Probability = chance of something happening.
Example:
- Tossing a coin: Chance of Heads = 0.5
- Drawing a red card: Chance depends on deck.
Important Probability Concepts
Concept | What It Means | Why We Need It | Real Example | Why Not Another |
---|---|---|---|---|
Independent Events | Events not affecting each other | To model truly random things | Tossing 2 coins separately | Can't assume dependence when there is none |
Dependent Events | Events affect each other | To model real-world connections | Drawing 2 cards without replacement | If you assume independence wrongly, you get wrong results |
Bayes Theorem | Updating probability when new information arrives | To make smarter decisions after getting new data | Medical test accuracy given patient history | Without Bayes, decision making will be "blind" to new facts |
✅ In short:
- In real life, events are often dependent → like disease tests, fraud detection.
- Bayes theorem makes models smarter when new evidence arrives.

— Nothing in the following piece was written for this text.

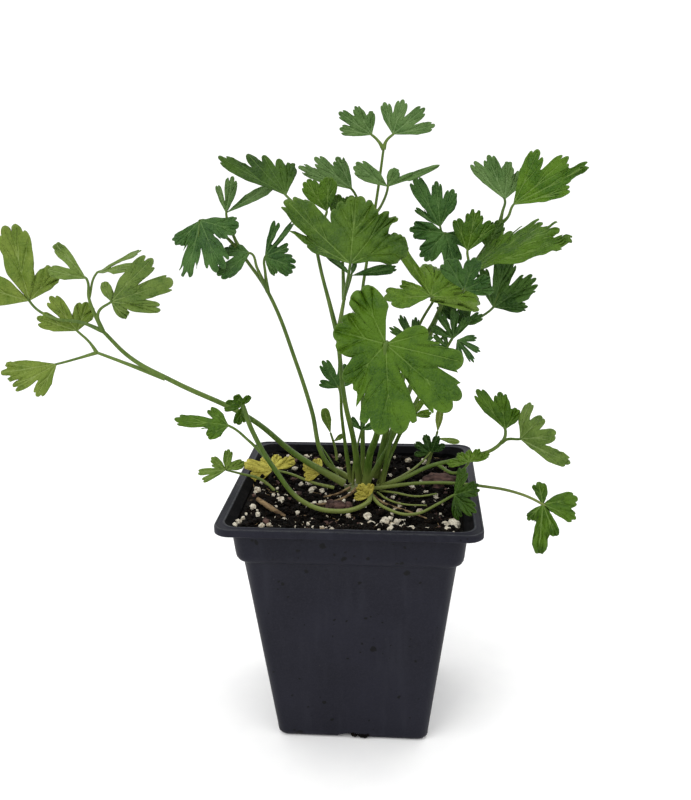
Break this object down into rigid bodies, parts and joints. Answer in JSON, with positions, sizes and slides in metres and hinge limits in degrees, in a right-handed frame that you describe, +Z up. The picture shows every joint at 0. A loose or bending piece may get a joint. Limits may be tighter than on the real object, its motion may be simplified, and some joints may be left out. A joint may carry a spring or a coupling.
{
  "type": "potted parsley",
  "caption": "Square tapered nursery pot filled with potting soil, with one crown of slender stems that fork and carry flat lobed parsley leaves up and out over the rim.",
  "frame": {"origin": "middle of the pot's flat underside", "axes": "+Z up, -Y is the front side of the pot, +X to the right seen from the front"},
  "size_m": [0.2362, 0.102, 0.2557],
  "materials": {
    "pot_plastic": "fine matt",
    "soil_mix": "damp, crumbly",
    "crown_flesh": "matt",
    "stalk_green": "waxy, satin",
    "leaf_fresh": "satin upper side, matt paler underside",
    "leaf_dark": "satin upper side, matt paler underside",
    "leaf_pale": "satin upper side, matt paler underside",
    "young_green": "matt",
    "faded_yellow": "matt, dry"
  },
  "bodies": {
    "root": {"faded_leaf": "faded_yellow", "leaf_big_front_1": "leaf_fresh", "leaf_centre_front_1": "leaf_fresh", "leaf_centre_front_2": "leaf_fresh", "leaf_centre_front_3": "leaf_fresh", "leaf_centre_front_4": "leaf_fresh", "leaf_centre_front_5": "leaf_fresh", "leaf_drooping_right_1": "leaf_fresh", "leaf_far_left_1": "leaf_pale", "leaf_far_left_2": "leaf_pale", "leaf_far_left_3": "leaf_pale", "leaf_far_left_4": "leaf_pale", "leaf_far_left_5": "leaf_pale", "leaf_far_left_6": "leaf_pale", "leaf_front_loop_1": "leaf_fresh", "leaf_front_loop_2": "leaf_fresh", "leaf_inner_1": "leaf_dark", "leaf_low_right_1": "leaf_fresh", "leaf_low_right_2": "leaf_fresh", "leaf_low_right_3": "leaf_fresh", "leaf_mid_right_1": "leaf_dark", "leaf_mid_right_2": "leaf_dark", "leaf_right_1": "leaf_dark", "leaf_right_2": "leaf_dark", "leaf_right_3": "leaf_dark", "leaf_right_4": "leaf_dark", "leaf_right_5": "leaf_dark", "leaf_right_6": "leaf_dark", "leaf_right_7": "leaf_dark", "leaf_rim_right_1": "leaf_fresh", "leaf_tall_1": "leaf_fresh", "leaf_tall_2": "leaf_fresh", "leaf_tall_3": "leaf_fresh", "leaf_tall_4": "leaf_fresh", "leaf_upper_left_1": "leaf_dark", "leaf_upper_left_2": "leaf_dark", "leaf_upper_left_3": "leaf_dark", "leaf_upper_left_4": "leaf_dark", "leaf_upper_right_1": "leaf_fresh", "leaf_upper_right_2": "leaf_fresh", "pot": "pot_plastic", "potting_soil": "soil_mix", "root_crown": "crown_flesh", "seedling_back_left": "young_green", "seedling_back_right": "young_green", "seedling_left": "young_green", "stem_big_front": "stalk_green", "stem_centre_front": "stalk_green", "stem_drooping_right": "stalk_green", "stem_far_left": "stalk_green", "stem_front_loop": "stalk_green", "stem_inner": "stalk_green", "stem_low_right": "stalk_green", "stem_mid_right": "stalk_green", "stem_right": "stalk_green", "stem_rim_right": "stalk_green", "stem_tall": "stalk_green", "stem_upper_left": "stalk_green", "stem_upper_right": "stalk_green"}
  },
  "joints": []
}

Real-World Data Science Examples
Use Case | Math Concept Used | Why |
---|---|---|
Predicting customer churn (customer leaving) | Probability + Statistics | Need to model uncertainty |
Stock price prediction | Mean, Variance, Standard Deviation | Understand volatility |
Health risk prediction (Diabetes, Cancer) | Bayes Theorem + Statistics | Update risk with patient data |
Recommendation systems (YouTube, Netflix) | Mode, Correlation | Find popular/common patterns |